Meine Partei, die DKP und auch große Teile der Gewerkschaften sind aus gute Gründen gegen ein „bedingungsloses Grundeinkommen“. Auch ich war aus diesen Gründen, die ich gleich skizzieren werde dagegen. Ich war auch deshalb dagegen, weil ich davon ausging, dass ein Grundeinkommen von 1000 Euro (damit rechnet es sich am Besten) bei 80 Millionen Empfängern eine Geldmenge von 960 Milliarden Kaufkraft im Jahr schaffen, die fast vollständig in die Konsumption fließen und damit einen inflationären Prozess in Gang setzen könnte. Insbesondere im Bereich der Bedarfe (Grundnahrungsmitteln, Mieten, Verbrauchs- und Energiekosten) und natürlich auch im Bereich der Bedürfnisse, soweit es sich nicht um Luxusnachfrage handelt. Ich halte diese Argumente inzwischen für falsch. Erstens ist die Gefahr einer Deflation bei wegbrechendem Mittelstand ebenso hoch, zweitens ist ja die Frage, ob es nicht ohnehin ein Nachfrageloch in der Höhe eines solchen Grundeinkommens gibt, nicht von der Hand zu weisen.
Die Argumente meiner Partei und von Teilen der Gewerkschaften, sind da schon stichhaltiger: Es bestünde die Gefahr, so wird durchaus stichhaltig argumentiert, dass die Löhne sinken und die indirekten Steuern steigen würden, weil sich der Staat gegenfinanzieren müsste.
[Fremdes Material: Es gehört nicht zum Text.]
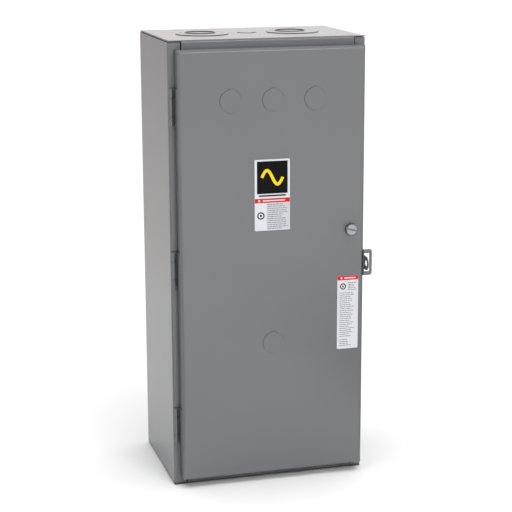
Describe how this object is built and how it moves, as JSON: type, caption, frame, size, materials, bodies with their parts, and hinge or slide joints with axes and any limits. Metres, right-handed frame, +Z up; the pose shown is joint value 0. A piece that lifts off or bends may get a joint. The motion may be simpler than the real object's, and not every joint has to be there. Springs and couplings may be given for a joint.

Aber auch bei diesen Argumenten muss man angesichts der Situation fragen, ob nicht der Versuch durch ausreichende Mindestlöhne (in Luxemburg, das zwar kleiner als Deutschland ist, aber sich wirtschaftlich nicht stark unterscheidet, liegt der Mindestlohn bei ca. 1300 Euro im Monat) und Höchstpreisgesetzgebungen auf Grundbedarfe gegenzusteuern, einen Weg darstellt, eine Massenverelendung zu verhindern. Natürlich müsste ein bedingungsloses Grundeinkommen in genügendem Maße der Inflation angepasst werden. Ich bin mir allerdings nicht sicher, ob nicht doch die negativen Folgen überwiegen würden.
Letztlich wird aber, wenn die Finanzierung der Transferzahlungen nicht aus dem Generationenvertrag herausgenommen wird, eher früher als später, der Zeitpunkt kommen, zu dem es in Deutschland eine reiche Oberschicht mit einer hohen Sparrate gibt und eine Unterschicht, die das Gros der Bevölkerung darstellt, während die Mittelschicht marginalisiert wird. Das kann auch von jenen bürgerlichen Politikern nicht gewollt sein, die sich abseits der neoliberalen Politik verorten, welche zurzeit noch die Oberhand hat.